Jesus comes to save. On this all Churches would agree. That Jesus comes to save humanity from evil, sin and death in all their manifestations, and to save humanity from nothing short of evil, sin and death, most Churches would agree. But as we have been noting throughout these FAST FOOD Helpings, how He is to do this, “There’s the rub.” Writing on the topic of salvation in his DICTIONARY OF THE BIBLE (Imprimatur, 1965), Rev. John L. McKenzie states,

“One of the recurring heresies of Christian history has been the belief that salvation could be finally and completely achieved by a single act, whether that act be conceived as the predestination of God, the saving death of Jesus, or the reception of faith and baptism. There is in the text of the New Testament a massive witness to the teaching that the salvation conferred by the death of Jesus and accepted by faith and baptism and membership in the Church the body of Christ is real and genuine, but inchoate. It demands growth and is finally achieved in the eschatological event which marks the term of human history… The reception of salvation by the saved is conceived as a process rather than a single act.”

What is this process by which salvation is completed? Jesus says it is a process that requires metanoia, a change of mind that repudiates the old self, the old self-understanding and the old master who is being served. This involves choosing to freely enter into the moment-to-moment struggle of putting on a new mind, a new self, a new self-understanding and of accepting to follow a new Master of one’s consciousness and conscience, and mutatis mutandis of one’s behavior.

So what is the content of this change of mind and of this process by which salvation is completed? It is love (agape) of the type that the Nonviolent Jesus teaches by His words and deeds in the Gospels, where it is presented in its most vivid and efficacious manifestation in His response to His torturers and murderers, that is, in His passion and death—and by the fruit of that response, namely, His resurrection.

It is God Who is love (agape), the Father of all, to whom Jesus says in Gethsemane, “Your will be done, not mine.” The will of the God, Who is love, for any human being and all human beings, including His Son, must be to love in all circumstances and under all conditions in which a person finds himself or herself. Identity with the suffering and death of Jesus is identity with Jesus loving as God loves out of love for and obedience to God. A Christian shares in the saving act of Jesus’ death and resurrection by loving as Jesus loves, not by merely suffering and dying like any other mammal. This is the content of the process that completes the salvation process.

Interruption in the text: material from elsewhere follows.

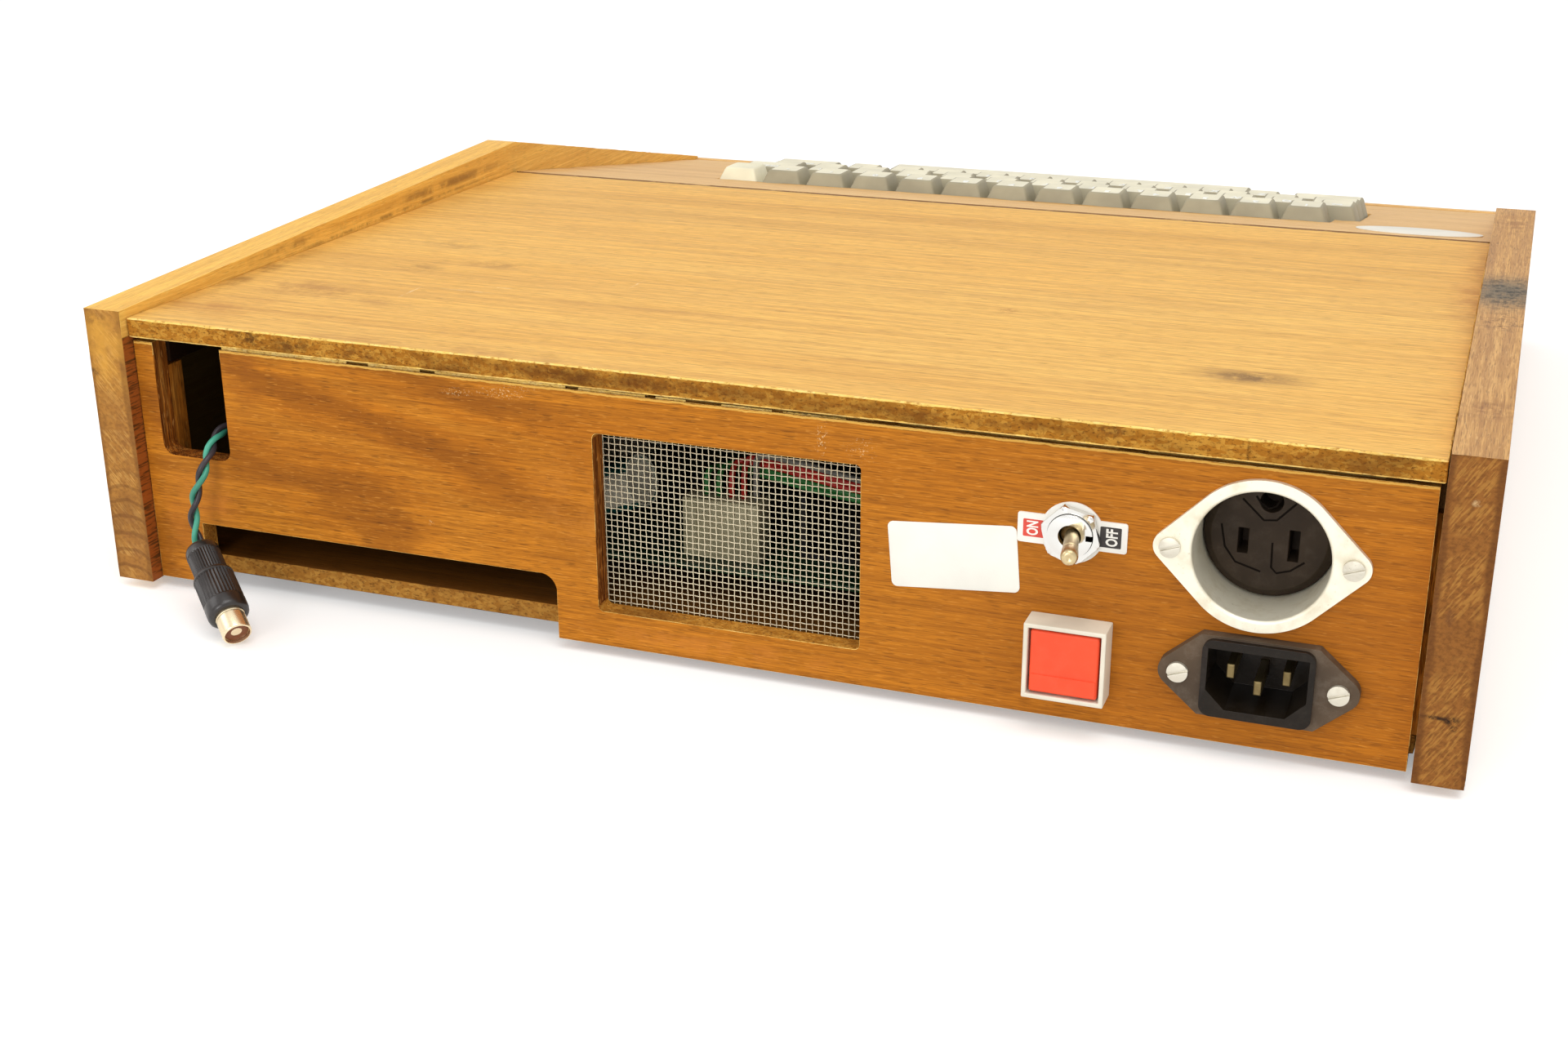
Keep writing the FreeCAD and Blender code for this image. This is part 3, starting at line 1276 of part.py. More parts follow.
def board_standoffs():
    """Round standoffs between the base board and the logic board."""
    x0, x1, y0, y1 = board_limits()
    posts = []
    step = (y1 - y0 - 2 * STANDOFF_INSET) / (STANDOFF_ROWS - 1)
    for x in (x0 + STANDOFF_INSET, x1 - STANDOFF_INSET):
        for row in range(STANDOFF_ROWS):
            posts.append(rod(V(x, y0 + STANDOFF_INSET + row * step, BASE_TOP), V(0, 0, 1),
                             STANDOFF_HEIGHT, STANDOFF_RADIUS))
    return group(posts)


def board_chips():
    """Rows of plain chips and one long processor."""
    x0, x1, y0, y1 = board_limits()
    chips = []
    step = (x1 - x0 - CHIPS_LEFT_INSET - CHIPS_RIGHT_INSET - CHIP_LENGTH) / (CHIP_COLUMNS - 1)
    for column in range(CHIP_COLUMNS):
        x = x0 + CHIPS_LEFT_INSET + column * step
        for y in chip_row_places():
            chips.append(block(x, x + CHIP_LENGTH, y - CHIP_WIDTH, y, BOARD_TOP, BOARD_TOP + CHIP_HEIGHT))
    x = x0 + PROCESSOR_LEFT_INSET
    y = y1 - PROCESSOR_SETBACK
    chips.append(block(x, x + PROCESSOR_LENGTH, y - PROCESSOR_WIDTH, y, BOARD_TOP,
                       BOARD_TOP + CHIP_HEIGHT))
    return group(chips)


def can(centre, direction, length, radius):
    """Capacitor can with a shallow rolled rim at its front end."""
    body = rod(centre, direction, length, radius)
    hollow = rod(centre - direction * CUT, direction, CUT + CAN_RIM / 2, radius - CAN_RIM)
    return body.cut(hollow)


def filter_capacitors():
    """One leaning axial can behind the window and two large cans lying beside it."""
    lean = math.radians(LEAN_CAN_ANGLE)
    turn = math.radians(LEAN_CAN_TURN)
    direction = V(math.cos(lean) * math.cos(turn), -math.cos(lean) * math.sin(turn), -math.sin(lean))
    height = BOARD_TOP + LEAN_CAN_RADIUS * math.cos(lean) + LEAN_CAN_LENGTH * math.sin(lean)
    cans = [can(V(across(LEAN_CAN_X), REAR_Y - LEAN_CAN_SETBACK, height), direction, LEAN_CAN_LENGTH,
                LEAN_CAN_RADIUS)]
    for index in range(CAN_COUNT):
        centre = V(across(CAN_FIRST_X + index * CAN_PITCH), REAR_Y - CAN_SETBACK, BOARD_TOP + CAN_RADIUS)
        cans.append(can(centre, V(0, -1, 0), CAN_LENGTH, CAN_RADIUS))
    return group(cans)


def heat_sink():
    """Bent plate heat sink with a round metal regulator on it."""
    x0 = board_limits()[0] + HEAT_SINK_INSET
    x1 = x0 + HEAT_SINK_WIDTH
    y1 = REAR_Y - HEAT_SINK_SETBACK
    y0 = y1 - HEAT_SINK_DEPTH
    top = BOARD_TOP + HEAT_SINK_HEIGHT
    plate = block(x0, x1, y0, y1, BOARD_TOP, top)
    plate = plate.cut(block(x0 + HEAT_SINK_THICK, x1 - HEAT_SINK_THICK, y0 - CUT, y1 + CUT,
                            BOARD_TOP + HEAT_SINK_THICK, top + CUT))
    regulator = rod(V((x0 + x1) / 2, (y0 + y1) / 2, BOARD_TOP + HEAT_SINK_THICK), V(0, 0, 1),
                    REGULATOR_HEIGHT, REGULATOR_RADIUS)
    return group([plate, regulator])


def power_plug():
    """Nylon housing of the power plug on the logic board."""
    x0 = across(PLUG_LEFT)
    y1 = REAR_Y - PLUG_SETBACK
    return block(x0, x0 + PLUG_WIDTH, y1 - PLUG_DEPTH, y1, BOARD_TOP, BOARD_TOP + PLUG_HEIGHT)


def socket_front():
    """Y of the keyboard socket's front face, just behind the last row of chips."""
    return chip_row_places()[-1] + SOCKET_CHIP_GAP


def board_headers():
    """Video header and keyboard socket on the logic board."""
    x = across(VIDEO_HEADER_X)
    y = REAR_Y - VIDEO_HEADER_SETBACK
    video = block(x - HEADER_LENGTH / 2, x + HEADER_LENGTH / 2, y, y + HEADER_DEPTH, BOARD_TOP,
                  BOARD_TOP + HEADER_HEIGHT)
    x = across(SOCKET_X)
    y = socket_front()
    keyboard = block(x - SOCKET_LENGTH / 2, x + SOCKET_LENGTH / 2, y, y + HEADER_DEPTH, BOARD_TOP,
                     BOARD_TOP + HEADER_HEIGHT / 2)
    return group([video, keyboard])


def keyboard_ribbon():
    """Flat ribbon from the key board's underside down to its socket."""
    x = across(SOCKET_X)
    y = socket_front() + HEADER_DEPTH / 2
    half = RIBBON_THICK / 2
    top_y = y - RIBBON_STEP
    top = key_panel_top(top_y) + (KEY_BOARD_TOP - KEY_BOARD_THICK) / math.cos(SLOPE)
    low = BOARD_TOP + HEADER_HEIGHT / 2
    outline = (
        (y - half, low),
        (y + half, low),
        (y + half, top - RIBBON_BEND_DROP),
        (top_y + half, top - half * math.tan(SLOPE) - RIBBON_THICK),
        (top_y + half, top + half * math.tan(SLOPE)),
        (top_y - half, top - half * math.tan(SLOPE)),
        (top_y - half, top - 2 * RIBBON_THICK),
        (y - half, top - RIBBON_BEND_DROP - RIBBON_THICK),
    )
    return side_prism(outline, x - RIBBON_WIDTH / 2, x + RIBBON_WIDTH / 2)


# Transformers


def transformer_centres():
    """Points on the base board under the two transformers."""
    first = REAR_Y - TRANSFORMER_SETBACK
    return [V(across(TRANSFORMER_X), first - index * TRANSFORMER_PITCH, BASE_TOP)
            for index in range(TRANSFORMER_COUNT)]


def transformer_cores():
    """Laminated cores with their fixing straps on the base board."""
    cores = []
    for centre in transformer_centres():
        x = centre.x
        y0 = centre.y - CORE_DEPTH / 2
        y1 = centre.y + CORE_DEPTH / 2
        low = centre.z + CORE_FOOT_THICK
        core = block(x - CORE_WIDTH / 2, x + CORE_WIDTH / 2, y0, y1, low, low + CORE_HEIGHT)
        outer = CORE_WIDTH / 2 - CORE_LIMB
        for x0, x1 in ((x - outer, x - CORE_LIMB), (x + CORE_LIMB, x + outer)):
            core = core.cut(block(x0, x1, y0 - CUT, y1 + CUT, low + CORE_LIMB,
                                  low + CORE_HEIGHT - CORE_LIMB))
        foot = block(x - CORE_FOOT_WIDTH / 2, x + CORE_FOOT_WIDTH / 2, y0 + CORE_LIMB / 2,
                     y1 - CORE_LIMB / 2, centre.z, low)
        cores.append(core.fuse(foot))
    return group(cores)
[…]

Only God can save, but God is love and hence wills to save out of love and by love. Jesus freely chose to obey the loving will of God in every second of every moral act of His life up to and including His torture and murder. Union with Jesus and sharing in His saving act of love is ever more deeply entered into by the process of the Christian’s obedience to that same loving will, that God made visible in Jesus, during every second of every act in every circumstance in which the Christian finds himself or herself. Simply said, but not more simply said than the Gospels say it, the process that completes the salvation brought by Jesus Christ is to “love one another as I have loved you.”